How We Helped Cyboticx LLC Build A Structured Data Extraction Deep Research Software

When Cyboticx LLC approached us with an ambitious vision to build an MVP for deep research software that could extract structured data from the internet and organize it into actionable spreadsheets we knew we were embarking on something extraordinary. What started as a straightforward project evolved into a groundbreaking exploration of AI-powered data extraction that would ultimately lead to our proprietary research paper and a completely novel architectural approach.

The Challenge: Beyond Traditional Web Scraping

Cyboticx needed more than just another web scraping tool. They envisioned a system that could understand complex, multi-dimensional queries and return perfectly structured datasets. Imagine asking: "Find all Stanford graduates under 25 doing AI research in San Francisco, including their contact details, current companies, research focus areas, and LinkedIn profiles" and getting back a clean, structured spreadsheet with every data point accurately filled.

This wasn't just about collecting data; it was about understanding context, relationships, and dependencies between different pieces of information.

image_of_procesaur

First Attempt: Learning from the Pioneers

Our research led us to Exa.ai, a company that had built something remarkably close to what Cyboticx envisioned. Their Exa Websets tool could handle sophisticated queries like the Stanford graduates example and return structured results with impressive accuracy.

But here's where it got interesting as we dove deeper into understanding Exa's approach, we discovered they had trained their models from scratch using massive internet datasets across multiple GPUs. While brilliant, this approach required significant computational resources and infrastructure investment that simply wasn't feasible for an MVP timeline.

We needed to think differently.

Second Attempt: The Jina.ai Experiment

Our search for alternatives led us to Jina.ai, which offered a fascinating endpoint for extensive web research. Unlike Exa's structured approach, Jina provided a service that would continuously read, scrape, and reason through information until it found the right results. It wasn't specifically designed for structured data, but it showed promise for complex research tasks.

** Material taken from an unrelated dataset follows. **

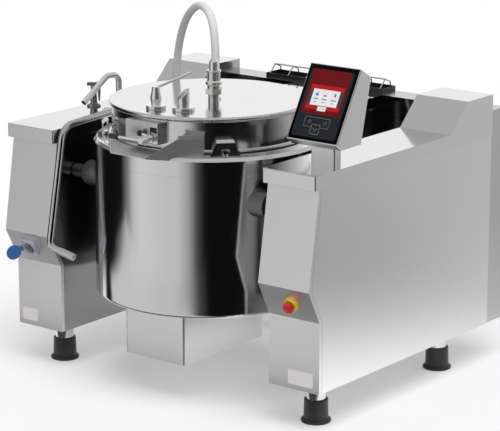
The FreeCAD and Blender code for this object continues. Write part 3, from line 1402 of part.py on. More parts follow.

We rolled up our sleeves and built our first MVP using Jina's infrastructure. The results were... encouraging but not quite there. We could get information, but the structure and consistency that Cyboticx needed for their use case remained elusive. The data came back in varying formats, with inconsistent completeness, and required significant post-processing to be truly useful.

Back to the Drawing Board: The Breakthrough Moment

This is where the real innovation began. Instead of trying to adapt existing solutions, we decided to architect something entirely new. During this process, we developed what would become our research paper: "Autonomous Agents for Web Data Extraction via Column-Level Query Decomposition."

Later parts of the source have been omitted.